╔══

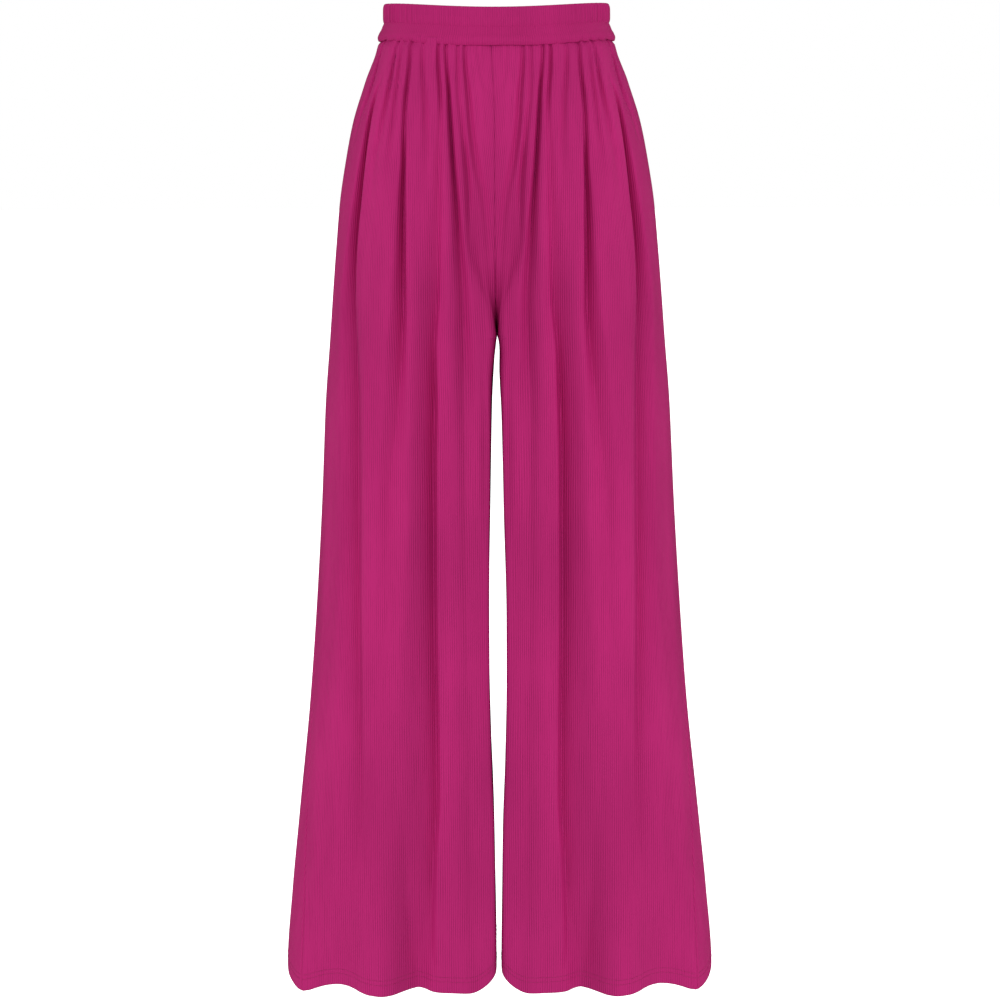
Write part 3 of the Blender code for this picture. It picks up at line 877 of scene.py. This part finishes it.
def ribbed_jersey(name, groove, ridge, relief=1.0):
    """Viscose jersey knitted in fine ribs. The eye sees broken upright lines, with painted shade in the
    grooves and a painted highlight on the ridges, slow random changes in tone, and no gloss. The ribs
    are drawn as coarse as they need to be to show."""
    material = bpy.data.materials.new(name)
    material.use_nodes = True
    tree = material.node_tree
    finish = tree.nodes["Principled BSDF"]
    place = add_node(tree, "ShaderNodeUVMap", {"uv_map": "cut"}).outputs[0]
    across = add_node(tree, "ShaderNodeSeparateXYZ", links={0: place}).outputs[0]

    def cloudy(wide, long, detail):
        """Noise that changes every so many millimetres across and along the ribs."""
        spread = add_node(tree, "ShaderNodeMapping", {"Scale": (1 / wide, 1 / long, 1)},
                          {"Vector": place}).outputs[0]
        settings = {"noise_dimensions": "2D", "Scale": 1.0, "Detail": detail}
        return add_node(tree, "ShaderNodeTexNoise", settings, {"Vector": spread}).outputs[0]

    # the ribs wander sideways, and each fades in and out along its length
    wander = add_node(tree, "ShaderNodeMath", {"operation": "MULTIPLY_ADD", 1: RIB_WANDER},
                      {0: cloudy(wide=26, long=160, detail=1), 2: across}).outputs[0]
    turns = add_node(tree, "ShaderNodeMath", {"operation": "MULTIPLY", 1: 2 * math.pi / RIB_PITCH},
                     {0: wander}).outputs[0]
    wave = add_node(tree, "ShaderNodeMath", {"operation": "SINE"}, {0: turns}).outputs[0]
    broken = add_node(tree, "ShaderNodeMapRange",
                      {"From Min": 0.32, "From Max": 0.62, "To Min": 0.15, "To Max": 1.0},
                      {"Value": cloudy(wide=5.5, long=34, detail=2)}).outputs[0]
    ribs = add_node(tree, "ShaderNodeMath", {"operation": "MULTIPLY"}, {0: wave, 1: broken}).outputs[0]

    # the colour is painted darker in the rib grooves and lighter on the rib ridges, as painted shade
    # and a painted highlight, and it also changes slowly at random with the clouds; the relief follows
    # the ribs and the fuzz
    shade = add_node(tree, "ShaderNodeMath", {"operation": "MULTIPLY_ADD", 1: RIB_SHADE},
                     {0: ribs, 2: cloudy(wide=60, long=240, detail=2)}).outputs[0]
    colour = add_node(tree, "ShaderNodeMix",
                      {"data_type": "RGBA", FIRST_COLOUR: linear(groove), SECOND_COLOUR: linear(ridge)},
                      {0: shade}).outputs[MIXED_COLOUR]
    height = add_node(tree, "ShaderNodeMath", {"operation": "MULTIPLY_ADD", 1: 0.5},
                      {0: cloudy(wide=0.9, long=1.4, detail=1), 2: ribs}).outputs[0]
    bump = add_node(tree, "ShaderNodeBump", {"Strength": 0.7, "Distance": RIB_RELIEF * relief * MM},
                    {"Height": height}).outputs[0]
    tree.links.new(colour, finish.inputs["Base Color"])
    tree.links.new(bump, finish.inputs["Normal"])
    finish.inputs["Roughness"].default_value = 0.6
    finish.inputs["Specular IOR Level"].default_value = 0.13
    return material


# the darker colour is painted shade in the rib grooves, the lighter one a painted highlight on the rib
# ridges
leg_jersey = ribbed_jersey("ribbed_viscose_jersey", "#A01B5F", "#C02674")
# Each leg piece and its grid of points, by panel and wearer
leg_pieces = {}
leg_points = {}
for panel in ("front", "back"):
    for wearer in ("left", "right"):
        points, cut = leg_piece(panel, wearer)
        piece = cloth(f"leg_{panel}_{wearer}_cloth", points, cut)
        give_wall(piece, row_levels())
        piece.data.materials.append(leg_jersey)
        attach(piece, "root")
        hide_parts(f"leg_{panel}_{wearer}")
        leg_pieces[panel, wearer] = piece
        leg_points[panel, wearer] = points


# Hem stitching --------------------------------------------
# Each hem is turned up 18 mm and held by a twin needle: two rows of short stitches in matching
# thread, 5 mm apart, that lie on the outside of the cloth.

STITCH_ROWS = (13.0, 18.0)
STITCH_PITCH = 3.2
STITCH_LENGTH = 2.5
STITCH_THICK = 0.34
STITCH_PROUD = 0.3


def sewing_thread(name, colour, lighter):
    """Spun polyester thread in the shade of the cloth: matt, with a fine twist."""
    material = bpy.data.materials.new(name)
    material.use_nodes = True
    tree = material.node_tree
    finish = tree.nodes["Principled BSDF"]
    place = add_node(tree, "ShaderNodeTexCoord").outputs["Object"]
    twist = add_node(tree, "ShaderNodeTexNoise", {"Scale": 900.0, "Detail": 2.0},
                     {"Vector": place}).outputs[0]
    mix = add_node(tree, "ShaderNodeMix",
                   {"data_type": "RGBA", FIRST_COLOUR: linear(colour), SECOND_COLOUR: linear(lighter)},
                   {0: twist})
    tree.links.new(mix.outputs[MIXED_COLOUR], finish.inputs["Base Color"])
    finish.inputs["Roughness"].default_value = 0.7
    return material


def hem_stitches(name, grid, material):
    """Rows of stitches along the hem of a grid of points, each one a copy of the same small bar."""
    bpy.ops.mesh.primitive_cylinder_add(vertices=6, radius=0.5, depth=1)
    stitch = bpy.context.object
    corners = np.array([v.co for v in stitch.data.vertices])
    faces = [list(p.vertices) for p in stitch.data.polygons]
    bpy.data.objects.remove(stitch)
    corners[:, :2] *= STITCH_THICK
    corners[:, 2] *= STITCH_LENGTH
    downs = row_levels()
    up = np.array((0.0, 0.0, 1.0))
    vertices = []
    for rise in STITCH_ROWS:
        row = int(np.argmin(np.abs(downs - (HEM - rise))))
        below, above = (row, row - 1) if downs[row] < HEM - rise else (row + 1, row)
        share = (HEM - rise - downs[below]) / (downs[above] - downs[below])
        line = grid[below] + (grid[above] - grid[below]) * share
        along = np.concatenate(([0.0], np.cumsum(np.linalg.norm(np.diff(line, axis=0), axis=1))))
        tangents = np.gradient(line, along, axis=0)
        for place in np.arange(STITCH_PITCH, along[-1] - STITCH_PITCH / 2, STITCH_PITCH):
            middle = np.array([np.interp(place, along, line[:, i]) for i in range(3)])
            run = np.array([np.interp(place, along, tangents[:, i]) for i in range(3)])
            run /= np.linalg.norm(run)
            out = np.cross(run, up)
            out /= np.linalg.norm(out)
            turned = corners @ np.array((out, np.cross(out, run), run))
            vertices.append(middle + out * STITCH_THICK * STITCH_PROUD + turned)
    mesh = bpy.data.meshes.new(name)
    count = len(corners)
    all_faces = [[i + count * n for i in face] for n in range(len(vertices)) for face in faces]
    mesh.from_pydata(np.concatenate(vertices) * MM, [], all_faces)
    mesh.materials.append(material)
    piece = bpy.data.objects.new(mesh.name, mesh)
    bpy.context.collection.objects.link(piece)
    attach(piece, "root")
    return piece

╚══

### Aim
Check each line above for the string "root", then copy the ones that have it.

### Exercise result
        attach(piece, "root")
    attach(piece, "root")